Il semble que Boucoiran, pour avoir aidé les deux amants à se séparer l’un de l’autre, se soit cru en droit de condamner Musset ou de dire, du moins, tout ce qu’il pensait de lui. Pour répondre à la question de George Sand, il avait parlé en termes peu flatteurs de Musset, car voici ce qu’elle lui écrivit le 15 mars[2] :

Mon ami,

Vous avez tort de me parler d’Alfred. Ce n’est pas le moment de m’en dire du mal, je n’ai que trop de force, et si ce que vous en pensez était juste, il faudrait me le taire.

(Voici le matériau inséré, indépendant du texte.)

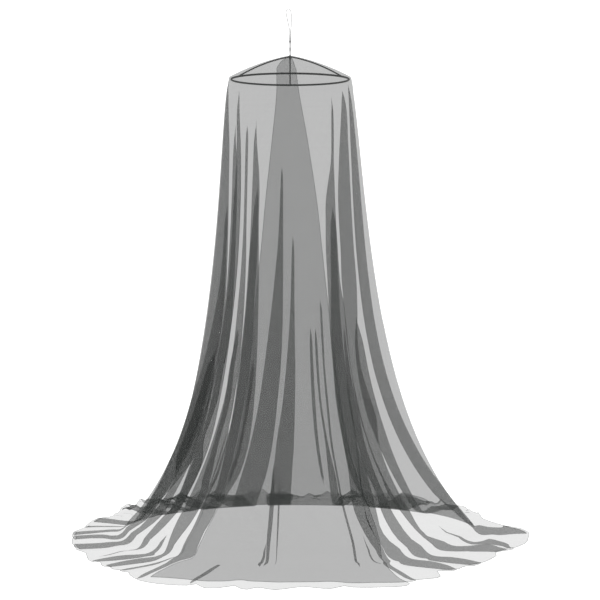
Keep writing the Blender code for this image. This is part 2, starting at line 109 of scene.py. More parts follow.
# One row for each pleat, in order round the canopy: name, fold or fine crease, the side its outer flap
# opens to, whether it sits outside the wall (1) or half in it (0), and its stops from its tip down. A stop
# is (run, left edge, right edge): the run is the height on the wall, 0 where the net lands on the floor
# and -1 at the hem, and the edges are in degrees.
FOLDS = (
    ("front_crease_5", "crease", "left", 0, (
        (0.11, 30.8, 30.8), (0.085, 30.8, 31.4), (0.045, 31.2, 31.9), (0, 31.9, 32.6), (-0.06, 32.7, 32.7))),
    ("front_right_1", "fold", "left", 1, (
        (2.22, 38, 38), (2.14, 36.4, 38.2), (1.92, 33.8, 36), (1.82, 30.8, 35.6), (1.72, 28.1, 35.2),
        (1.6, 27.3, 34.9), (1.48, 26.7, 34.4), (1.33, 26.9, 34.2), (1.04, 27, 34), (0.89, 27.5, 34.8),
        (0.75, 27.7, 35.4), (0.56, 29.3, 36.2), (0.46, 29.9, 35.5), (0.39, 30, 35), (0.31, 29.5, 34.6),
        (0.23, 29.6, 33.7), (0.14, 31.5, 34.9), (0.08, 33.2, 36.2), (0.02, 35.2, 37.5), (0, 33.8, 35.8),
        (-0.15, 31.8, 33.6), (-0.37, 30.1, 31.8), (-0.83, 27.6, 29), (-1, 27.3, 28.4))),
    ("front_right_2", "fold", "left", 0, (
        (0.54, 36.4, 36.4), (0.46, 35.8, 38.1), (0.39, 35.2, 39), (0.31, 34.8, 39.2), (0.25, 34.5, 39.1),
        (0.18, 34.2, 38.7), (0.14, 35.1, 38.6), (0.09, 36.5, 40.2), (0.05, 37.8, 43), (0.02, 39.3, 45),
        (0, 39.6, 45.8), (-0.25, 37.8, 46.5), (-0.7, 39.2, 45.5), (-1, 40.5, 43.5))),
    ("front_right_3", "fold", "left", 0, (
        (1.12, 37, 37), (1.04, 36.4, 37.6), (0.89, 36.2, 38.4), (0.75, 35.8, 39.5), (0.65, 36.3, 40.6),
        (0.56, 37.2, 41), (0.46, 38.4, 42.3), (0.39, 39.7, 43.4), (0.31, 41.6, 44.9), (0.22, 41.8, 46),
        (0.13, 43.3, 47.9), (0.08, 45, 49.6), (0.04, 47.4, 52.6), (0, 49.4, 54.6), (-0.2, 48.2, 55.5),
        (-0.65, 48.6, 54.8), (-1, 49.5, 53.5))),
    ("front_right_4", "fold", "right", 0, (
        (2.27, 53, 53), (2.18, 50, 55.5), (2.02, 45.6, 53.6), (1.9, 43, 52.6), (1.72, 40.3, 51.3),
        (1.48, 39.8, 50.3), (1.33, 39.1, 50), (1.18, 39.3, 48.3), (1.04, 39.2, 46), (0.89, 39.9, 46.2),
        (0.74, 40.9, 49.5), (0.65, 42.3, 51), (0.55, 43.8, 49.4), (0.45, 45.4, 50), (0.38, 47, 51),
        (0.3, 48, 52.3), (0.21, 50.8, 54.2), (0.12, 53.6, 55.2), (0.07, 56, 58.2), (0.04, 58.8, 65),
        (0.02, 64.5, 73), (0, 67, 76.8), (-0.2, 67.4, 76.8), (-0.65, 68, 73.5), (-1, 68.5, 72))),
    ("train_right", "fold", "left", 0, (
        (0.12, 65, 65), (0.1, 65, 65.8), (0.07, 68.3, 69.5), (0.047, 72, 74), (0.03, 74.6, 78),
        (0.01, 77.6, 83.5), (0, 78.6, 86), (-0.33, 77.7, 83), (-0.65, 75.8, 79), (-0.85, 74, 75.6),
        (-1, 73.4, 74.6))),
    ("right_side", "fold", "right", 0, (
        (2.29, 65, 65), (2.19, 62.4, 67.5), (2.03, 59.6, 67.5), (1.93, 58.6, 67.6), (1.73, 56.7, 66.9),
        (1.48, 55.5, 65.6), (1.18, 55.7, 65.2), (1.03, 56.7, 66), (0.88, 58.3, 67.7), (0.73, 61.1, 70.3),
        (0.63, 63.4, 72.7), (0.53, 66.1, 75.7), (0.42, 69.3, 79.3), (0.34, 72.1, 83), (0.25, 75.7, 87.6),
        (0.14, 83.1, 93), (0.06, 89, 100), (0, 94, 106), (-0.27, 93.2, 103), (-0.65, 94, 101.5),
        (-1, 94.5, 103.5))),
    ("back_right_1", "fold", "right", 0, (
        (1.12, 131, 131), (0.99, 128.5, 134.5), (0.83, 128.5, 136), (0.56, 128.4, 136), (0.45, 128.6, 135),
        (0.24, 129.8, 134.4), (0, 132, 135), (-1, 131, 136))),
    ("back_right_2", "fold", "left", 0, (
        (1.68, 144, 144), (1.61, 142.3, 146), (1.31, 142.4, 148.4), (1.15, 141, 150), (0.83, 142, 151.7),
        (0.43, 141.6, 152.7), (0.22, 141.4, 153.3), (0, 141.5, 152), (-1, 142, 151))),
    ("back_right_3", "fold", "right", 0, (
        (1.05, 162.8, 162.8), (0.99, 162.2, 163.5), (0.65, 162.4, 163.5), (0.42, 161.7, 162.9),
        (0.21, 161.3, 163.8), (0.1, 162, 164.6), (0, 162, 165), (-1, 161, 165.5))),
    ("back_crease", "crease", "left", 0, (
        (1.05, 166.2, 166.2), (0.99, 165.6, 166.8), (0.65, 166, 167.5), (0.42, 166.3, 167.5),
        (0.21, 166.3, 167.1), (0.1, 166.8, 166.8))),
    ("back_1", "fold", "left", 0, (
        (1.55, 177.8, 177.8), (1.47, 177, 178.5), (1.15, 177.2, 179.7), (0.99, 177.2, 180.8),
        (0.82, 177.3, 182.2), (0.65, 177.8, 183.6), (0.42, 178.8, 186), (0.21, 179.9, 186.6),
        (0, 180.5, 187), (-1, 179.5, 186))),
    ("back_2", "fold", "right", 0, (
        (1.93, 187, 187), (1.85, 186.2, 187.7), (1.61, 185.9, 188.6), (1.47, 185.8, 189.6),
        (1.31, 185.8, 191.2), (1.15, 185.9, 192.8), (0.99, 186.2, 194.5), (0.82, 187, 196),
        (0.65, 188.2, 197.3), (0.42, 189.6, 199.1), (0.21, 191.2, 200.3), (0, 193, 200.5), (-1, 193.5, 201))),
    ("back_left_1", "fold", "left", 0, (
        (2.15, 212, 212), (2.05, 210.9, 213.5), (1.84, 207.4, 213.3), (1.61, 206.7, 213.2),
        (1.31, 205, 212.8), (0.99, 203.6, 213.4), (0.66, 202.3, 213), (0.43, 202, 212.7),
        (0.22, 203, 211), (0.12, 204.8, 210.3), (0, 206, 211), (-1, 207, 213))),
    ("back_left_2", "fold", "right", 0, (
        (1.06, 219.4, 219.4), (0.99, 218.5, 220.7), (0.83, 219.2, 222.2), (0.67, 218.2, 221.4),
        (0.44, 219.4, 221.8), (0.24, 217, 220.4), (0.13, 214.8, 217.8), (0, 214.5, 218), (-1, 215, 219.5))),
    ("back_left_3", "fold", "left", 0, (
        (2.12, 237.6, 237.6), (2.05, 236, 238.8), (1.94, 232.8, 238.6), (1.74, 230.7, 237.1),
        (1.61, 229.7, 236.4), (1.32, 227.7, 235.1), (1, 226.6, 234.5), (0.67, 226.4, 233.6),
        (0.45, 225.4, 232.6), (0.25, 224.9, 231), (0.15, 224.2, 228.8), (0, 223, 227.5), (-1, 226, 232))),
    ("back_left_4", "fold", "left", 0, (
        (2.32, 265, 265), (2.27, 258.5, 269), (2.04, 248.6, 270), (1.83, 245.1, 270), (1.6, 242.1, 270),
        (1.32, 238.8, 270), (1.01, 237.3, 269), (0.85, 237.2, 265), (0.69, 237, 261), (0.48, 235.4, 258.5),
        (0.37, 234.4, 259), (0.25, 237, 253), (0.12, 240, 250), (0, 243, 248.5), (-1, 243, 247.5))),
    ("left_crease_1", "crease", "right", 0, (
        (0.06, 252, 252), (0, 251.5, 253), (-0.5, 252.5, 254.5), (-1, 254, 256.5))),
    ("left_crease_2", "crease", "left", 0, (
        (0.12, 262, 262), (0.05, 259, 261), (0, 258, 260.5), (-0.5, 261, 264), (-1, 264, 267))),
    ("left_side_1", "fold", "left", 0, (
        (1.68, 300.6, 300.6), (1.6, 298.8, 301.6), (1.48, 299.2, 302.4), (1.33, 298, 303.8),
        (1.18, 295.3, 304), (1.03, 291.1, 303.2), (0.88, 286.3, 299.6), (0.72, 279, 296.8),
        (0.62, 277.6, 295.6), (0.52, 277, 293.1), (0.42, 276, 290.2), (0.34, 275.4, 288.3),
        (0.25, 275.3, 286.3), (0.16, 278, 285.2), (0.13, 279.6, 285), (0.06, 271.8, 277.4),
        (0, 268.5, 273.5), (-0.3, 267, 271.5), (-1, 269.5, 273))),
    ("left_side_2", "fold", "right", 0, (
        (0.96, 299.5, 299.5), (0.88, 293.4, 301.6), (0.73, 288.7, 300.9), (0.63, 286.1, 298.9),
        (0.53, 283.8, 297.4), (0.43, 283.4, 297.2), (0.36, 289.6, 296.4), (0.31, 289.9, 295.6),
        (0.27, 289.8, 295), (0.18, 287.7, 294.1), (0.13, 285.9, 291.8), (0.08, 283.4, 288.1),
        (0.04, 279.6, 285), (0, 278.5, 284.5), (-0.45, 280.2, 287.5), (-1, 280.5, 287.3))),
    ("front_left_1", "fold", "right", 0, (
        (2.26, 308.6, 308.6), (2.18, 307.4, 310.2), (2.02, 309.5, 313.9), (1.92, 310.4, 315.5),
        (1.72, 309.5, 316.9), (1.48, 309.5, 317.2), (1.33, 309.1, 316.6), (1.18, 307.9, 315.4),
        (1.03, 305.7, 313.5), (0.88, 302.6, 310.5), (0.74, 301.4, 309), (0.64, 299.4, 306),
        (0.54, 297.9, 303.6), (0.44, 298.8, 306.4), (0.37, 298.8, 305.6), (0.29, 298.6, 303.7),
        (0.19, 297.4, 302.1), (0.15, 294.9, 300.1), (0.1, 293.3, 298), (0.05, 291.9, 295.4),
        (0, 293.3, 294.3), (-0.3, 294.2, 295.1), (-0.65, 297.6, 298.5), (-0.9, 299, 299))),
    ("train_left", "fold", "left", 0, (
        (0.09, 302.6, 302.6), (0.05, 301.6, 302.8), (0.02, 300.9, 302.7), (0, 302, 304.8),
        (-0.12, 302.4, 305.2), (-0.4, 301.2, 305.7), (-0.85, 302.2, 305), (-1, 303, 303.6))),
    ("front_left_2", "fold", "left", 0, (
        (2.1, 321.5, 321.5), (2.02, 320.9, 322.6), (1.82, 321.5, 323.3), (1.6, 322.1, 324.1),
        (1.48, 322, 324.8), (1.33, 321.5, 325.2), (1.18, 320.5, 325.2), (1.04, 319.6, 324.8),
        (0.89, 318, 323.8), (0.74, 316, 322.4), (0.65, 314.1, 321.4), (0.55, 312, 319.3),
        (0.45, 310, 317.5), (0.38, 308.6, 316.3), (0.3, 307.2, 315), (0.21, 305.9, 312.7),
        (0.16, 305.2, 311.5), (0.12, 305.1, 310.2), (0.07, 305.5, 308.8), (0.02, 306.6, 308.2),
        (0, 307.4, 309), (-0.12, 308.4, 310.8), (-0.34, 308, 312.7), (-0.64, 308.4, 312.3),
        (-0.9, 309.4, 311.8), (-1, 310, 311.5))),
    ("front_left_3", "fold", "right", 0, (
        (0.62, 321.8, 321.8), (0.55, 319.8, 322.3), (0.46, 317.9, 320.6), (0.38, 316.7, 319.4),
        (0.3, 315.6, 317.1), (0.21, 314.8, 316.6), (0.13, 314.2, 315.9), (0.08, 313.3, 314.8),
        (0, 313.2, 314.2), (-0.25, 315.4, 316.6), (-0.55, 316.3, 318.4), (-0.9, 316, 317.8),
        (-1, 316.3, 317.3))),
    ("front_left_4", "fold", "left", 1, (
        (1.78, 334, 334), (1.72, 332.5, 335), (1.6, 331.2, 335.2), (1.48, 329.5, 335.4), (1.33, 328.9, 334.8),
        (1.19, 328.4, 334.2), (1.04, 327.2, 333.9), (0.89, 325.8, 332.7), (0.75, 325.2, 331.2),
        (0.65, 324.3, 329.9), (0.55, 322.9, 328.6), (0.46, 320.9, 327.3), (0.39, 319.6, 326.1),
        (0.31, 317.5, 324.7), (0.22, 317.4, 323.2), (0.17, 316.8, 322), (0.13, 316.5, 320.7),
        (0.08, 315.3, 319.9), (0.04, 314.6, 319.6), (0, 314.8, 319.2), (-0.2, 317.4, 320),
        (-0.55, 321.6, 323.2), (-0.93, 325, 326), (-1, 325.8, 326))),
    ("front_crease_1", "crease", "left", 1, (
        (0.96, 335.8, 335.8), (0.88, 334.9, 336.5), (0.56, 331.4, 332.6), (0.46, 329.6, 330.9),
        (0.39, 328, 329.1), (0.33, 327.4, 327.4))),
    ("front_crease_6", "crease", "left", 1, (
        (-0.1, 335.2, 335.2), (-0.17, 335, 335.8), (-0.5, 336.5, 337.5), (-0.9, 337.9, 338.5),
        (-0.97, 338.4, 338.4))),
    ("front_crease_7", "crease", "left", 1, (
        (0.09, 349.6, 349.6), (0.05, 348.8, 349.5), (0, 348, 349), (-0.09, 348.4, 349.2),
        (-0.16, 349.5, 349.5))),
    ("front_crease_2", "crease", "left", 1, (
        (0.5, 351.3, 351.3), (0.3, 350.4, 352), (0.2, 350.2, 351.8), (0.1, 349.9, 351.3), (0, 350.2, 351),
        (-0.2, 350, 350))),
    ("front_crease_3", "crease", "right", 1, (
        (0.5, 354.5, 354.5), (0.3, 354.2, 354.9), (0, 354, 354.5), (-0.15, 354, 354))),
    ("front_crease_4", "crease", "left", 1, (
        (1.25, 380, 380), (1.19, 379.7, 380.9), (0.9, 380.2, 381.3), (0.75, 380.8, 382), (0.56, 381.5, 382.6),
        (0.4, 382.9, 383.8), (0.27, 383.7, 384.6), (0.08, 385.3, 386.2), (0, 384.5, 385.3),
        (-0.3, 381, 381))),
)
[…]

Mépriser est beaucoup plus pénible que regretter. Au reste ni l’un ni l’autre ne m’arrivera. Je ne puis regretter la vie orageuse et misérable que je quitte, je ne puis mépriser un homme que sous le rapport de l’honneur je connais aussi bien. J’ai bien assez de raisons pour le fuir, sans m’en créer d’imaginaires. Je vous avais prié seulement de me parler de sa santé et de l’effet que lui ferait mon départ. Vous me dites qu’il se porte bien et qu’il n’a montré aucun chagrin. C’est tout ce que je désirais savoir, et c’est ce que je puis apprendre de plus heureux. Tout mon désir était de le quitter sans le faire souffrir. S’il en est ainsi, Dieu soit loué. Ne parlez de lui avec personne, mais surtout avec Buloz. Buloz juge fort à côté de toutes choses et de plus il répète immédiatement aux gens le mal qu’on dit d’eux et celui qu’il en dit lui-même. C’est un excellent homme et un dangereux ami. Prenez-y garde, il vous ferait une affaire sérieuse avec Musset, tout en vous encourageant à mal parler de lui. Je me

  1. Arvède Barine, le vicomte de Spoelberch, MM. Mariéton et Rocheblave en ont d’ailleurs cité des fragments.
  2. Lettre inédite. Arvède Barine en donne aussi des fragments qu’elle date du 14 mars.